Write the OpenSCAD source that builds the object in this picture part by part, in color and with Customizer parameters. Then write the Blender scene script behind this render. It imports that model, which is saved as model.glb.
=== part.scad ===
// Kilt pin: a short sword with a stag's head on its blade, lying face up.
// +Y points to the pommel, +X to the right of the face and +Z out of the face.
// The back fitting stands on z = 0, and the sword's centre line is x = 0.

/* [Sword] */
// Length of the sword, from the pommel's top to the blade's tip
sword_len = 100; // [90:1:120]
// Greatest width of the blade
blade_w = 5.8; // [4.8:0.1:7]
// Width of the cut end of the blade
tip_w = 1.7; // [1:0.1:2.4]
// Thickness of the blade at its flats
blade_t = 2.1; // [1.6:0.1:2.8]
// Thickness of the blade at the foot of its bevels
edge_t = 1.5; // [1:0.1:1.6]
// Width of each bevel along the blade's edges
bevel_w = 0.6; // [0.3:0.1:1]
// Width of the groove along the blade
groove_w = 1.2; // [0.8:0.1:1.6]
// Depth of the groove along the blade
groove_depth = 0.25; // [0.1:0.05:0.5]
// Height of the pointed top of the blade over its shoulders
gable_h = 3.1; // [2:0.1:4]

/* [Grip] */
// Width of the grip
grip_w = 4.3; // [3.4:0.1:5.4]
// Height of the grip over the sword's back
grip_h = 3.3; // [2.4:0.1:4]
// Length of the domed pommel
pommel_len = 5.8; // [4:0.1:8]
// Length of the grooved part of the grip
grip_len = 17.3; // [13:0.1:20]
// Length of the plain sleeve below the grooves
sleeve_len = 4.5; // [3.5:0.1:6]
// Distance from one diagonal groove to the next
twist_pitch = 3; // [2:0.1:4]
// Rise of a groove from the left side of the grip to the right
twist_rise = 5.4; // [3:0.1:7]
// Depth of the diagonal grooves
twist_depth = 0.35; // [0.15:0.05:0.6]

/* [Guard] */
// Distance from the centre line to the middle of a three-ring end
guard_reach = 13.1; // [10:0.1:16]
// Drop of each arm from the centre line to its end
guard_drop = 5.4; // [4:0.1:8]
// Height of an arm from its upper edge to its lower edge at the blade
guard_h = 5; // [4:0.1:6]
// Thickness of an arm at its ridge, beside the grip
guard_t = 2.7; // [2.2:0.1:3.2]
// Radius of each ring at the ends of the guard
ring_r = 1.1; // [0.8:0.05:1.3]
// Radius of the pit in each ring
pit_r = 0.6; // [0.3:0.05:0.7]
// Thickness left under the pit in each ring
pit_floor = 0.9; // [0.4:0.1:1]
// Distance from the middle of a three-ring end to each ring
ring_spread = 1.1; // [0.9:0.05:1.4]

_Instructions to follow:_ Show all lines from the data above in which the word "part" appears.

_Answer to the task:_
Write the OpenSCAD source that builds the object in this picture part by part, in color and with Customizer parameters. Then write the Blender scene script behind this render. It imports that model, which is saved as model.glb.
=== part.scad ===
// Length of the grooved part of the grip